Compound control method for reliability of the robotic arms with clearance joint

Abstract

This study provides a reliability improvement control method for robotic arms with clearance joints. Firstly, the dynamical model of a six-DOF robotic arm with joint clearance is established, and the Archard model is utilized to describe joint wear, considering its effect on clearance evolution. The kinematic and dynamic characteristics of the robotic arm with clearances are analyzed concerning the contact and operation state variations. Then, the influence of clearance wear on the operational reliability of the robotic arm is studied as joint wear in the robotic arm contains interval uncertainty. To provide the uncertainty factors caused by the interval, we introduce Chebyshev functions to describe the dynamic response uncertainty and reliability. The non-probabilistic reliability index is given to evaluate the reliability of the robotic arm based on the stress intensity interference theory.

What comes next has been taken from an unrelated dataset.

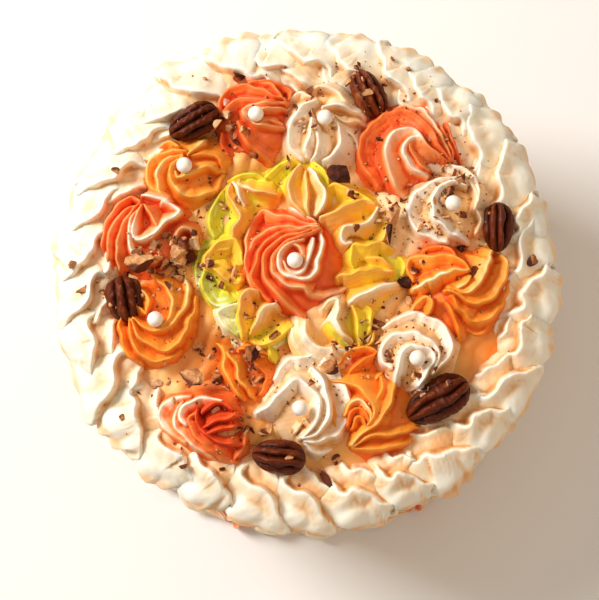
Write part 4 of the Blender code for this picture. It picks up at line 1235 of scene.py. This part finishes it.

Lastly, to improve operational accuracy and reliability, a novel compound control strategy containing collision force feedforward and PD feedback is carried out. It is compared with the traditional PD control strategy. Also, the sensitivity and robustness of the proposed compound control strategies are discussed. The results show that the proposed control strategy can effectively enhance the dynamics precision and reliability of the robotic arm, with satisfactory robustness. This study provides the control method for joint-worn robotic arms with undesired joint clearance, having significant potential applications for guaranteeing mission reliability in the fields of aerospace and industrial robotics.